• [WHAT YOU WILL DO]
Return, word for word, every line that follows.

• [GIVEN DATA]
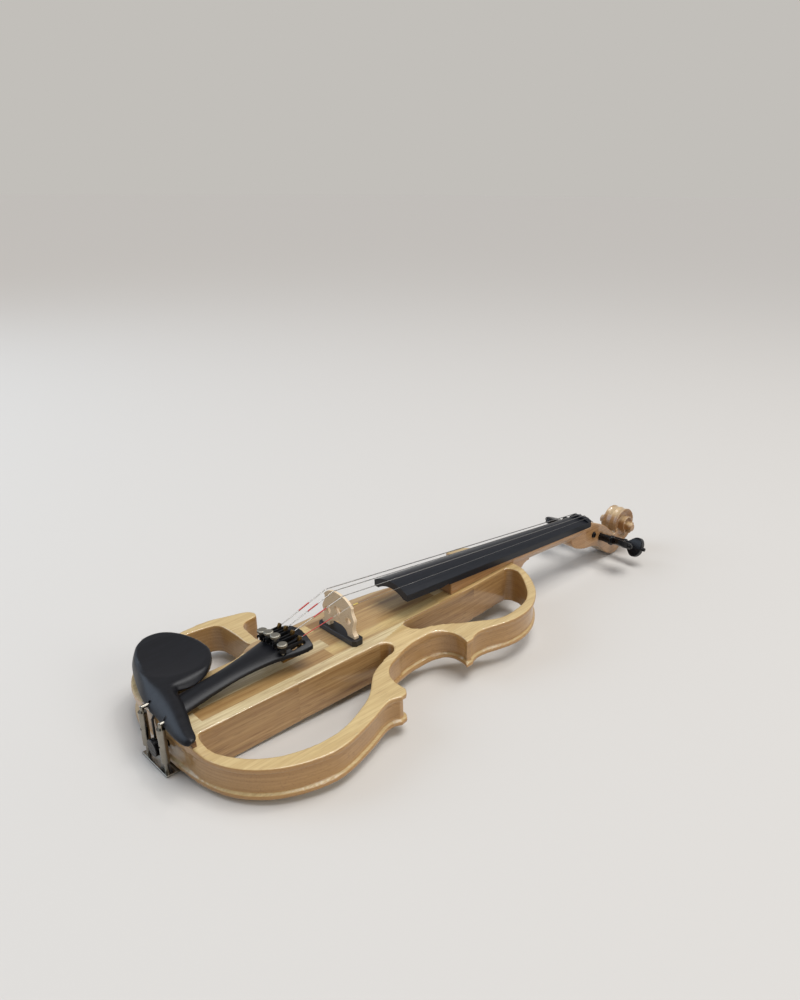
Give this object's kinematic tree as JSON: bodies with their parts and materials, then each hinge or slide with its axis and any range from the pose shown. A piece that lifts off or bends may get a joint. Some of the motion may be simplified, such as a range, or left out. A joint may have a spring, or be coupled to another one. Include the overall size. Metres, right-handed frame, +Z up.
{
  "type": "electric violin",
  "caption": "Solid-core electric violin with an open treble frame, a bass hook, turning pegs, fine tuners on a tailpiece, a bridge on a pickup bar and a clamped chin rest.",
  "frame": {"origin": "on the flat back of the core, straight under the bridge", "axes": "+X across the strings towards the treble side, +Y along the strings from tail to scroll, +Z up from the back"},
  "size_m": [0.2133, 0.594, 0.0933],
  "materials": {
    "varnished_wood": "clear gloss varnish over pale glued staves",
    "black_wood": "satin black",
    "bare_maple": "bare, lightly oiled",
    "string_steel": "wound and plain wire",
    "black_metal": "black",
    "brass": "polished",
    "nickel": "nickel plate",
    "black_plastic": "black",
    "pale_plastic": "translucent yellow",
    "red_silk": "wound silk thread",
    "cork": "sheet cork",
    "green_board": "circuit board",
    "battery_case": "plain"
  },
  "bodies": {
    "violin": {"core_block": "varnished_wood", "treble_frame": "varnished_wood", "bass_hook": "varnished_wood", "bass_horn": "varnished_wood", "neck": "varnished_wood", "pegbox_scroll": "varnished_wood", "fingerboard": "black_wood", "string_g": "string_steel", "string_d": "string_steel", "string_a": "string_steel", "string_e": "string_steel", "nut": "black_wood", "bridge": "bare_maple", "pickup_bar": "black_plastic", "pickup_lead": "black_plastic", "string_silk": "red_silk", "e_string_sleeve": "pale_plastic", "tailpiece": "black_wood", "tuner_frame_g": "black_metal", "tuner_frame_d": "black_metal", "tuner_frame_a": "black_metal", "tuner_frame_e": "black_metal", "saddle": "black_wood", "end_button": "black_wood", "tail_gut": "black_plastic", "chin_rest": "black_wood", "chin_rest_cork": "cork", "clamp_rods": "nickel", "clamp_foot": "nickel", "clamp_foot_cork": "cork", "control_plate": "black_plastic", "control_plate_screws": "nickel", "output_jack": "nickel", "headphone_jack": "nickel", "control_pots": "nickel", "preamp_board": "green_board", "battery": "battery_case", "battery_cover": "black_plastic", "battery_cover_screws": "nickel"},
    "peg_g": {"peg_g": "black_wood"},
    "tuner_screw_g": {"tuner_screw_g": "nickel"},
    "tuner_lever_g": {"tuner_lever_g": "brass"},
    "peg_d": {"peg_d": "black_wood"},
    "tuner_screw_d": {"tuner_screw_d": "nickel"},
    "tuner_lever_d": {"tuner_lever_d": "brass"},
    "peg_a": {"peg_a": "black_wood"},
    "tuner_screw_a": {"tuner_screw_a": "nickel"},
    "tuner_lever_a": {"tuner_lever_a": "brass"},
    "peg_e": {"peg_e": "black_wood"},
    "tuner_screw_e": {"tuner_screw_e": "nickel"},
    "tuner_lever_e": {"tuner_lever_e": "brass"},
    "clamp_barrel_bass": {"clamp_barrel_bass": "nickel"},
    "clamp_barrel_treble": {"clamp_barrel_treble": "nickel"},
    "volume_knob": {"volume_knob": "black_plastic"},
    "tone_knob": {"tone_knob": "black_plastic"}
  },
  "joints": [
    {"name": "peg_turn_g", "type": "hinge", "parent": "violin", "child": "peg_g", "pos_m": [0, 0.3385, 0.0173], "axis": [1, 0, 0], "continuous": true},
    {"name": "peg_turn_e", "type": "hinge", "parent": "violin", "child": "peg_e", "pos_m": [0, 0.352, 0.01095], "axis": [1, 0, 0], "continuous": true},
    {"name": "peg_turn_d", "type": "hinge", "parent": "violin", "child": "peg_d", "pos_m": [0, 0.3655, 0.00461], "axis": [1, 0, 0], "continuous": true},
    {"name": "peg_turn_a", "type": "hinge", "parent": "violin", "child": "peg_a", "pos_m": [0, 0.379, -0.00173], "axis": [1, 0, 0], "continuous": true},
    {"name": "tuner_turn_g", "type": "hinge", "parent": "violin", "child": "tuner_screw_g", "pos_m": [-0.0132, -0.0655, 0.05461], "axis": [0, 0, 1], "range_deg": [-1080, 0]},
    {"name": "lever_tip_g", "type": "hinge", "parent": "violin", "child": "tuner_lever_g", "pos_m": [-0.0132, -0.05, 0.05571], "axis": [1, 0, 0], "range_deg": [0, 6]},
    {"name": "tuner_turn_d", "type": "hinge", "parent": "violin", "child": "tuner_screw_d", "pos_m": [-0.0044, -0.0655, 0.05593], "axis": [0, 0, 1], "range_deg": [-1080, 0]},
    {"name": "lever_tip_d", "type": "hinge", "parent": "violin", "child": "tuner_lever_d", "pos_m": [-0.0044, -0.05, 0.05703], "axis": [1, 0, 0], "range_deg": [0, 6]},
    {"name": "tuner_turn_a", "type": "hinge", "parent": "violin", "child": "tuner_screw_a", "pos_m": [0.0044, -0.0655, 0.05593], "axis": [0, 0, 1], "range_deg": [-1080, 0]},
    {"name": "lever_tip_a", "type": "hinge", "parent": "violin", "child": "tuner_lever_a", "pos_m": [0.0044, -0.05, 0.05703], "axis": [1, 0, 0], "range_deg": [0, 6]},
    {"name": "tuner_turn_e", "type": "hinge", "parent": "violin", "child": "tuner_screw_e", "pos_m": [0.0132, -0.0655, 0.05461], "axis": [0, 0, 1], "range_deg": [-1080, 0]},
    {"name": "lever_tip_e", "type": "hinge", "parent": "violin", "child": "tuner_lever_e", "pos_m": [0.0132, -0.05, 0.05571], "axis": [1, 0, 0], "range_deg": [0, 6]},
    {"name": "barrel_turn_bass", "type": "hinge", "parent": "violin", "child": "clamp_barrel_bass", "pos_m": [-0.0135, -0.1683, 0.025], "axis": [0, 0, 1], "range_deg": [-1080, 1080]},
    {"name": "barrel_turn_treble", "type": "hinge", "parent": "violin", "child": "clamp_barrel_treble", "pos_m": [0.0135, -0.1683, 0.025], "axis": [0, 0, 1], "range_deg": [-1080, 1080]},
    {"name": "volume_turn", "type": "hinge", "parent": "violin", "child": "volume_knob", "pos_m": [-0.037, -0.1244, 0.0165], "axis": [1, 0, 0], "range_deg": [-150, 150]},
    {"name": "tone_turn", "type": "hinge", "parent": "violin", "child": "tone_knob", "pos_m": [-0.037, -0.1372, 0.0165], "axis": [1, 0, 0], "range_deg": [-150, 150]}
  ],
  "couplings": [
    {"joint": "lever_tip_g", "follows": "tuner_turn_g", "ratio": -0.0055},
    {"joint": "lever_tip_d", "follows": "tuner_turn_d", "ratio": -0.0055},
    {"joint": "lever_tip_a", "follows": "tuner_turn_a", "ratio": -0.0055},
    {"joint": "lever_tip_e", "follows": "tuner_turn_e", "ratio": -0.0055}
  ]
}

• [RESULT FOR THIS TASK]
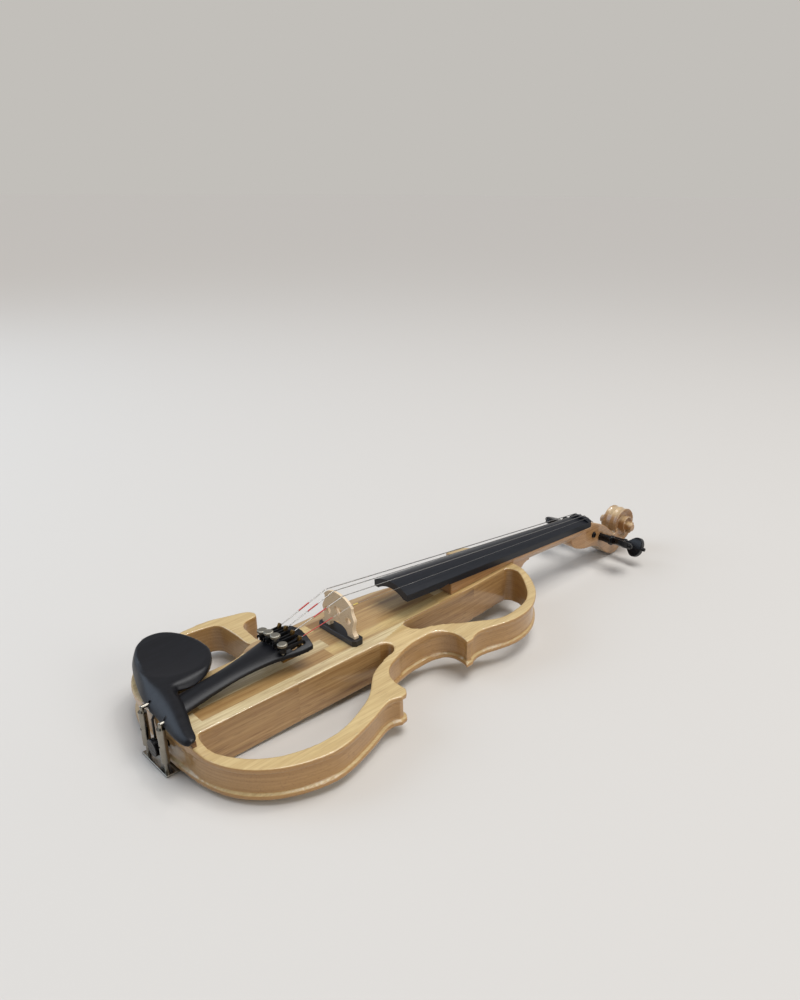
Give this object's kinematic tree as JSON: bodies with their parts and materials, then each hinge or slide with its axis and any range from the pose shown. A piece that lifts off or bends may get a joint. Some of the motion may be simplified, such as a range, or left out. A joint may have a spring, or be coupled to another one. Include the overall size. Metres, right-handed frame, +Z up.
{
  "type": "electric violin",
  "caption": "Solid-core electric violin with an open treble frame, a bass hook, turning pegs, fine tuners on a tailpiece, a bridge on a pickup bar and a clamped chin rest.",
  "frame": {"origin": "on the flat back of the core, straight under the bridge", "axes": "+X across the strings towards the treble side, +Y along the strings from tail to scroll, +Z up from the back"},
  "size_m": [0.2133, 0.594, 0.0933],
  "materials": {
    "varnished_wood": "clear gloss varnish over pale glued staves",
    "black_wood": "satin black",
    "bare_maple": "bare, lightly oiled",
    "string_steel": "wound and plain wire",
    "black_metal": "black",
    "brass": "polished",
    "nickel": "nickel plate",
    "black_plastic": "black",
    "pale_plastic": "translucent yellow",
    "red_silk": "wound silk thread",
    "cork": "sheet cork",
    "green_board": "circuit board",
    "battery_case": "plain"
  },
  "bodies": {
    "violin": {"core_block": "varnished_wood", "treble_frame": "varnished_wood", "bass_hook": "varnished_wood", "bass_horn": "varnished_wood", "neck": "varnished_wood", "pegbox_scroll": "varnished_wood", "fingerboard": "black_wood", "string_g": "string_steel", "string_d": "string_steel", "string_a": "string_steel", "string_e": "string_steel", "nut": "black_wood", "bridge": "bare_maple", "pickup_bar": "black_plastic", "pickup_lead": "black_plastic", "string_silk": "red_silk", "e_string_sleeve": "pale_plastic", "tailpiece": "black_wood", "tuner_frame_g": "black_metal", "tuner_frame_d": "black_metal", "tuner_frame_a": "black_metal", "tuner_frame_e": "black_metal", "saddle": "black_wood", "end_button": "black_wood", "tail_gut": "black_plastic", "chin_rest": "black_wood", "chin_rest_cork": "cork", "clamp_rods": "nickel", "clamp_foot": "nickel", "clamp_foot_cork": "cork", "control_plate": "black_plastic", "control_plate_screws": "nickel", "output_jack": "nickel", "headphone_jack": "nickel", "control_pots": "nickel", "preamp_board": "green_board", "battery": "battery_case", "battery_cover": "black_plastic", "battery_cover_screws": "nickel"},
    "peg_g": {"peg_g": "black_wood"},
    "tuner_screw_g": {"tuner_screw_g": "nickel"},
    "tuner_lever_g": {"tuner_lever_g": "brass"},
    "peg_d": {"peg_d": "black_wood"},
    "tuner_screw_d": {"tuner_screw_d": "nickel"},
    "tuner_lever_d": {"tuner_lever_d": "brass"},
    "peg_a": {"peg_a": "black_wood"},
    "tuner_screw_a": {"tuner_screw_a": "nickel"},
    "tuner_lever_a": {"tuner_lever_a": "brass"},
    "peg_e": {"peg_e": "black_wood"},
    "tuner_screw_e": {"tuner_screw_e": "nickel"},
    "tuner_lever_e": {"tuner_lever_e": "brass"},
    "clamp_barrel_bass": {"clamp_barrel_bass": "nickel"},
    "clamp_barrel_treble": {"clamp_barrel_treble": "nickel"},
    "volume_knob": {"volume_knob": "black_plastic"},
    "tone_knob": {"tone_knob": "black_plastic"}
  },
  "joints": [
    {"name": "peg_turn_g", "type": "hinge", "parent": "violin", "child": "peg_g", "pos_m": [0, 0.3385, 0.0173], "axis": [1, 0, 0], "continuous": true},
    {"name": "peg_turn_e", "type": "hinge", "parent": "violin", "child": "peg_e", "pos_m": [0, 0.352, 0.01095], "axis": [1, 0, 0], "continuous": true},
    {"name": "peg_turn_d", "type": "hinge", "parent": "violin", "child": "peg_d", "pos_m": [0, 0.3655, 0.00461], "axis": [1, 0, 0], "continuous": true},
    {"name": "peg_turn_a", "type": "hinge", "parent": "violin", "child": "peg_a", "pos_m": [0, 0.379, -0.00173], "axis": [1, 0, 0], "continuous": true},
    {"name": "tuner_turn_g", "type": "hinge", "parent": "violin", "child": "tuner_screw_g", "pos_m": [-0.0132, -0.0655, 0.05461], "axis": [0, 0, 1], "range_deg": [-1080, 0]},
    {"name": "lever_tip_g", "type": "hinge", "parent": "violin", "child": "tuner_lever_g", "pos_m": [-0.0132, -0.05, 0.05571], "axis": [1, 0, 0], "range_deg": [0, 6]},
    {"name": "tuner_turn_d", "type": "hinge", "parent": "violin", "child": "tuner_screw_d", "pos_m": [-0.0044, -0.0655, 0.05593], "axis": [0, 0, 1], "range_deg": [-1080, 0]},
    {"name": "lever_tip_d", "type": "hinge", "parent": "violin", "child": "tuner_lever_d", "pos_m": [-0.0044, -0.05, 0.05703], "axis": [1, 0, 0], "range_deg": [0, 6]},
    {"name": "tuner_turn_a", "type": "hinge", "parent": "violin", "child": "tuner_screw_a", "pos_m": [0.0044, -0.0655, 0.05593], "axis": [0, 0, 1], "range_deg": [-1080, 0]},
    {"name": "lever_tip_a", "type": "hinge", "parent": "violin", "child": "tuner_lever_a", "pos_m": [0.0044, -0.05, 0.05703], "axis": [1, 0, 0], "range_deg": [0, 6]},
    {"name": "tuner_turn_e", "type": "hinge", "parent": "violin", "child": "tuner_screw_e", "pos_m": [0.0132, -0.0655, 0.05461], "axis": [0, 0, 1], "range_deg": [-1080, 0]},
    {"name": "lever_tip_e", "type": "hinge", "parent": "violin", "child": "tuner_lever_e", "pos_m": [0.0132, -0.05, 0.05571], "axis": [1, 0, 0], "range_deg": [0, 6]},
    {"name": "barrel_turn_bass", "type": "hinge", "parent": "violin", "child": "clamp_barrel_bass", "pos_m": [-0.0135, -0.1683, 0.025], "axis": [0, 0, 1], "range_deg": [-1080, 1080]},
    {"name": "barrel_turn_treble", "type": "hinge", "parent": "violin", "child": "clamp_barrel_treble", "pos_m": [0.0135, -0.1683, 0.025], "axis": [0, 0, 1], "range_deg": [-1080, 1080]},
    {"name": "volume_turn", "type": "hinge", "parent": "violin", "child": "volume_knob", "pos_m": [-0.037, -0.1244, 0.0165], "axis": [1, 0, 0], "range_deg": [-150, 150]},
    {"name": "tone_turn", "type": "hinge", "parent": "violin", "child": "tone_knob", "pos_m": [-0.037, -0.1372, 0.0165], "axis": [1, 0, 0], "range_deg": [-150, 150]}
  ],
  "couplings": [
    {"joint": "lever_tip_g", "follows": "tuner_turn_g", "ratio": -0.0055},
    {"joint": "lever_tip_d", "follows": "tuner_turn_d", "ratio": -0.0055},
    {"joint": "lever_tip_a", "follows": "tuner_turn_a", "ratio": -0.0055},
    {"joint": "lever_tip_e", "follows": "tuner_turn_e", "ratio": -0.0055}
  ]
}